Much of the trash is disgusting. It isn't fair to expect either volunteers or county employees to pick it up without proper gear and training. Many of these ad hoc dump sites are legitimately hazardous.

I'm asking our elected officials at all levels to recognize that we're losing something precious.

Oregon has always been known for its natural beauty. But a neighbor's daughter who came back to visit after a year's absence couldn't believe the trail of trash she encountered on the way from the Portland airport to Willamina.

This is bigger than any one neighborhood or volunteer group can tackle. I'm willing to roll my sleeves up, get dirty and donate my time, as are others I know, if someone can provide some leadership and a path to solutions.

Deb Jones has been lucky enough to spend her entire life in close proximity to wild places graced by rivers, lakes, mountains and forests. She wants to keep it that way, which has inspired her to mount a crusade against littering and iillegal dumping near her rural West Albany home. She said she’s been influenced by friends, relatives and teachers, who taught her reverence for the earth and its natural beauty.




Growing up in Oregon the fear of God was instilled in me that there was a $200 fine for littering in Oregon. I could see Tom McCall shaking his finger in my face. I saw the litter fine signs along the highway on the way to grandma's in Milwaukie. What happened to the "Keep Oregon Green" signs? I even worked on litter patrol one summer during high school. I had a new respect for littering and seeing it still makes me angry. I pick it up along our country road. I don't want to see it. I also have considered making a sign that says "If it comes from the back of your pick-up it's still LITTER!" It all stems back to selfishness. Litterbug's time is much more important than mine. Heaven forbid they use their money for a trip to the dump. I think there should be a reward for turning in a pig who dumps their garbage. Make it a BIG campaign. "Take a photo - send it in.... REWARD!" could be their slogan. I'd set up cameras on our farm if I could get a reward for catching someone littering! Then the punishment should be Litter patrol duty on the weekends for year. That would deter them!

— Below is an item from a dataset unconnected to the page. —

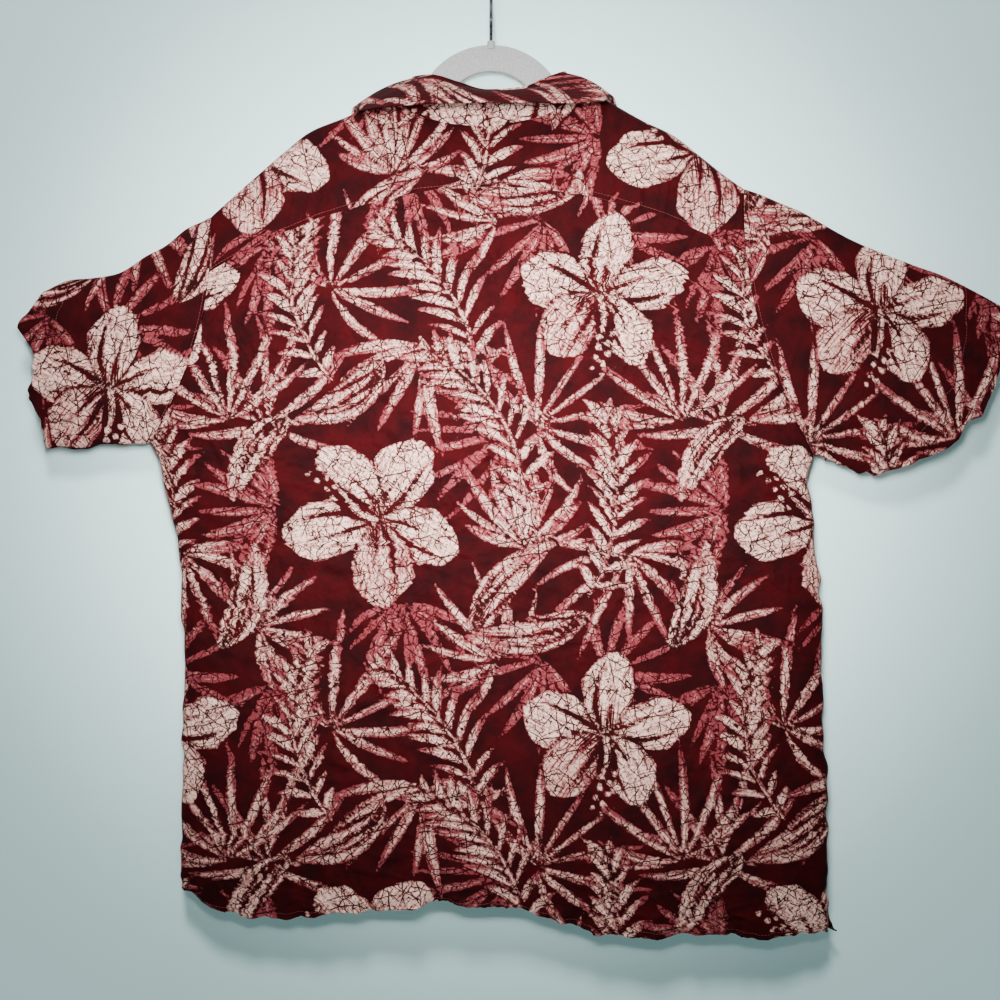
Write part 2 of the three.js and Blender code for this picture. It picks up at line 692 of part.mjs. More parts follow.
function inwardAt(left, row, x) {
  const { x: innerX, outer } = frontEdge(left, row);
  return clamp((x - outer.x) / (innerX - outer.x), 0, 1);
}

// The point of a front's middle surface at a place seen from the front
function frontAt(left, x, z) {
  const row = rowAt(left, x, z);
  return frontPoint(left, row, inwardAt(left, row, x));
}

// The turned-back lapel beside the open neck, lying on its front
function lapelSheet(left) {
  const { topZ, leftFootZ, rightFootZ, width, drop, edge, taper, steps } = LAPEL;
  const footZ = left ? leftFootZ : rightFootZ;
  const outward = left ? -1 : 1;
  const down = range(0, steps).map((i) => i / steps);
  const across = range(0, 4).map((i) => i / 4);
  return patch(down, across, (d, over) => {
    const spread = over * (1 - d) ** taper;
    const z = lerp(topZ, footZ, d);
    const fold = edgeAt(left, z) + outward * edge;
    return frontAt(left, fold + outward * width * spread, z - drop * spread);
  }, left);
}

// Where the inner edge of a front lies at a height
function edgeAt(left, z) {
  const neck = left ? LEFT_NECK_SEAM : RIGHT_NECK_SEAM;
  const stand = left ? BUTTON_STAND : -BUTTON_STAND;
  return lerp(stand, neck.x, clamp((z - NECK_FOOT_Z) / (neck.z - NECK_FOOT_Z), 0, 1));
}

// The chest pocket, with a blunt point below
function pocketSheet() {
  const { x0, x1, topZ, footZ, point, steps } = POCKET;
  const shares = range(0, steps).map((i) => i / steps);
  return patch(shares, shares, (down, across) => {
    const foot = point * down * (1 - Math.abs(2 * across - 1));
    return frontAt(true, lerp(x0, x1, across), lerp(topZ, footZ + point, down) - foot);
  });
}

// A piece that lies on a front
function addOverlay(name, sheet) {
  addDirections(sheet);
  addMesh(name, wall(sheet, CLOTH, LAYER + 0.1), clothMaterial);
}
addOverlay("lapel_left", lapelSheet(true));
addOverlay("lapel_right", lapelSheet(false));
addOverlay("pocket", pocketSheet());

// A solid for joining and cutting, from a closed geometry
function solidOf(geometry) {
  const bare = geometry.index ? geometry.toNonIndexed() : geometry.clone();
  bare.deleteAttribute("normal");
  bare.deleteAttribute("uv");
  const merged = mergeVertices(bare, 1e-4);
  return new wasm.Manifold(
    new wasm.Mesh({
      numProp: 3,
      vertProperties: merged.attributes.position.array,
      triVerts: new Uint32Array(merged.index.array),
    }),
  );
}

function geometryOf(solid) {
  const mesh = solid.getMesh();
  const geometry = new THREE.BufferGeometry();
  const positions = new Float32Array(mesh.numVert * 3);
  for (let i = 0; i < mesh.numVert; i += 1) {
    positions.set(mesh.vertProperties.subarray(i * mesh.numProp, i * mesh.numProp + 3), i * 3);
  }
  geometry.setAttribute("position", new THREE.BufferAttribute(positions, 3));
  geometry.setIndex(new THREE.BufferAttribute(mesh.triVerts, 1));
  return geometry;
}

// A four-hole button, its axis along Y
function buttonGeometry() {
  const { radius, thickness, rim, lip, holeRadius, holeSpacing } = BUTTON;
  const half = thickness / 2;
  const profile = [
    new THREE.Vector2(0, -half),
    new THREE.Vector2(radius - 1, -half),
    new THREE.Vector2(radius, -half + 1),
    new THREE.Vector2(radius, half - 0.6),
    new THREE.Vector2(radius - 0.6, half),
    new THREE.Vector2(radius - lip, half),
    new THREE.Vector2(radius - lip - 0.7, half - rim),
    new THREE.Vector2(0, half - rim),
  ];
  let button = solidOf(new THREE.LatheGeometry(profile, 16));
  for (const sx of [-1, 1]) {
    for (const sz of [-1, 1]) {
      const hole = new THREE.CylinderGeometry(holeRadius, holeRadius, 2 * thickness, 6);
      hole.translate(sx * holeSpacing, 0, sz * holeSpacing);
      button = button.subtract(solidOf(hole));
    }
  }
  return geometryOf(button);
}

const button = buttonGeometry();
for (let i = 0; i < BUTTON_COUNT; i += 1) {
  const z = BUTTON_TOP_Z - i * BUTTON_STEP;
  const mesh = addMesh(`button_${i + 1}`, button, buttonMaterial);
  const face = frontAt(true, 0, z).y + CLOTH / 2;
  mesh.position.set(0, face + SEAM_GAP + BUTTON.thickness / 2 + 0.1, z);
}

// The hanger's plate: arch, sloping arms and trouser bar, open in between
function hangerOutline() {
  const { radius, centreZ, halfWidth } = NECK_ARCH;
  const end = Math.acos(halfWidth / radius);
  const shape = new THREE.Shape();
  const armEnd = HANGER_TOP[HANGER_TOP.length - 1];
  const foot = BAR_Z - BAR_WIDTH;
  const reach = armEnd.x + ARM_END.reach;
  const shoulderZ = armEnd.z - ARM_END.shoulder;
  const sideZ = armEnd.z - ARM_END.side;
  const inwards = HANGER_TOP.slice(0, -1).reverse();
  shape.moveTo(-armEnd.x, armEnd.z);
  inwards.forEach((p) => shape.lineTo(-p.x, p.z));
  shape.lineTo(-halfWidth, centreZ + radius * Math.sin(end));
  shape.absarc(0, centreZ, radius, Math.PI - end, end, true);
  HANGER_TOP.forEach((p) => shape.lineTo(p.x, p.z));
  shape.quadraticCurveTo(reach, shoulderZ, reach, sideZ);
  shape.quadraticCurveTo(reach, foot, reach - ARM_END.side, foot);
  shape.lineTo(ARM_END.side - reach, foot);
  shape.quadraticCurveTo(-reach, foot, -reach, sideZ);
  shape.quadraticCurveTo(-reach, shoulderZ, -armEnd.x, armEnd.z);
  shape.holes.push(hangerOpening());
  return shape;
}

function hangerOpening() {
  const { radius, centreZ, band } = NECK_ARCH;
  const inner = radius - band;
  const hole = new THREE.Path();
  const under = HANGER_TOP.slice(2).map((p) => ({ x: p.x - OPENING_INSET, z: p.z - ARM_WIDTH }));
  const last = under[under.length - 1];
  hole.moveTo(-last.x, last.z);
  hole.lineTo(-last.x, BAR_Z);
  hole.lineTo(last.x, BAR_Z);
  const inwards = [...under].reverse();
  inwards.forEach((p) => hole.lineTo(p.x, p.z));
  hole.absarc(0, centreZ, inner, OPENING_START, Math.PI - OPENING_START, false);
  under.slice(0, -1).forEach((p) => hole.lineTo(-p.x, p.z));
  return hole;
}

function hangerGeometry() {
  const depth = HANGER_THICKNESS - 2 * HANGER_BEVEL;
  const plate = new THREE.ExtrudeGeometry(hangerOutline(), {
    depth,
    bevelEnabled: true,
    bevelThickness: HANGER_BEVEL,
    bevelSize: HANGER_BEVEL,
    bevelOffset: -HANGER_BEVEL,
    bevelSegments: 2,
    curveSegments: 10,
  });
  plate.translate(0, 0, -depth / 2);
  plate.rotateX(Math.PI / 2);
  const top = NECK_ARCH.centreZ + NECK_ARCH.radius;
  const nubHeight = NUB.top - top + 4;
  const nub = new THREE.CylinderGeometry(NUB.radius * 0.8, NUB.radius, nubHeight, 20);
  nub.rotateX(Math.PI / 2);
  nub.translate(0, 0, NUB.top - nubHeight / 2);
  const socket = new THREE.CylinderGeometry(WIRE_RADIUS + SEAM_GAP, WIRE_RADIUS + SEAM_GAP, 40, 16);
  socket.rotateX(Math.PI / 2);
  socket.translate(0, 0, SHANK_FOOT_Z - SEAM_GAP + 20);
  return geometryOf(solidOf(plate).add(solidOf(nub)).subtract(solidOf(socket)));
}

// The hook's wire: up its shank, out and over the rail, in the plane across the shoulders
function hookGeometry() {
  const radius = HOOK_INSIDE_RADIUS + WIRE_RADIUS;
  const arc = THREE.MathUtils.degToRad(HOOK_END_ANGLE);
  const curve = new THREE.CurvePath();
  const start = new THREE.Vector3(0, 0, SHANK_FOOT_Z);
  const bend = new THREE.Vector3(0, 0, SHANK_TOP_Z);
  const side = new THREE.Vector3(0, radius, -HOOK_INSIDE_RADIUS);
  curve.add(new THREE.LineCurve3(start, bend));
  curve.add(
    new THREE.CubicBezierCurve3(
      bend,
      new THREE.Vector3(0, 0, SHANK_TOP_Z + 16),
      new THREE.Vector3(0, radius, -HOOK_INSIDE_RADIUS - 18),
      side,
    ),
  );
  const over = range(0, HOOK_STEPS).map((i) => {
    const angle = (arc * i) / HOOK_STEPS;
    const z = radius * Math.sin(angle) - HOOK_INSIDE_RADIUS;
    return new THREE.Vector3(0, radius * Math.cos(angle), z);
  });
  curve.add(new THREE.CatmullRomCurve3(over));
  const section = new THREE.Shape().absarc(0, 0, WIRE_RADIUS, 0, 2 * Math.PI, false);
  return new THREE.ExtrudeGeometry(section, { extrudePath: curve, steps: 44, curveSegments: 4 });
}

addMesh("hanger", hangerGeometry(), hangerMaterial);
addMesh("hook", hookGeometry(), wireMaterial);

export default shirt;
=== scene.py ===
"""A short-sleeved printed camp shirt on a flocked hanger, seen from its back."""

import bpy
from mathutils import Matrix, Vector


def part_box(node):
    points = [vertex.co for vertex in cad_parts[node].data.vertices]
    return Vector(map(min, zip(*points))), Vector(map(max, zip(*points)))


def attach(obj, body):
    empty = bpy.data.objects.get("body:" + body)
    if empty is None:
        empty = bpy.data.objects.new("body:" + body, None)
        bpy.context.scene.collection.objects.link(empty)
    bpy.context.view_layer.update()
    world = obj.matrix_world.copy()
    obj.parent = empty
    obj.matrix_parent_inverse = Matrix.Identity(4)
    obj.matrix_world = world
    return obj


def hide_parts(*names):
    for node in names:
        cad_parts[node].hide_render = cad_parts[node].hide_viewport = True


bl_info = {
    "name": "Hawaiian shirt",
    "version": (1, 0, 0),
    "blender": (4, 5, 0),
    "location": "View3D > Sidebar > Shirt",
    "description": "Builds a printed hawaiian shirt on its hanger around the packed frame",
    "category": "Object",
}

import math

import bmesh
import bpy
import numpy as np
from mathutils import Vector

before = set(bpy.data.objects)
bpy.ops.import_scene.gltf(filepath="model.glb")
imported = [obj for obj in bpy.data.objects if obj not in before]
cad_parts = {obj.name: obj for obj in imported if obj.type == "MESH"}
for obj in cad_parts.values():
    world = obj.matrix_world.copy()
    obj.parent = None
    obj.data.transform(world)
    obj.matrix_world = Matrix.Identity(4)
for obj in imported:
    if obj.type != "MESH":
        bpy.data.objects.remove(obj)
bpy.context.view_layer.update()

MM = 0.001
BODY = "root"

# The shirt's form, in millimetres, as in its solids: tables with named columns, and the surfaces
# worked out from them. The origin is the hook's seat, the back faces -Y.

RING_STEPS = 12
BODY_COLUMNS = 34
NECK_FIRST = 12
NECK_LAST = 22
BACK_YOKE_ROW = 4
FRONT_YOKE_ROW = 3
HEM_ROW = 28
YOKE_DEPTH = 13.5
CHEST_DEPTH = 17.0
HEM_DEPTH = 19.0
SIDE_ROUNDNESS = 8
SLEEVE_ROUNDNESS = 4
NECK_ROUNDNESS = 3
YOKE_CROWN = 75.0
CHEST_CROWN = 8.0
CROWN_FALL = 0.8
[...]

Ms. Jones is correct. This problem has become too big to be solved by polite requests and volunteers. Those who would listen to requests are usually already disposing of their trash in the right way and the burden for cleanup is often too much for volunteers, and it's a misplaced burden anyway. It's time to institute some serious fines and enforcement. Traffic fines are issued with data from surveillance cameras. Why not use similar technology to levy fines for illegal dumping? Although I do (and will) still try to do my part in picking up trash I see and as a volunteer in SOLVE cleanups, I would love to see local or state government implement a better, more comprehensive solution.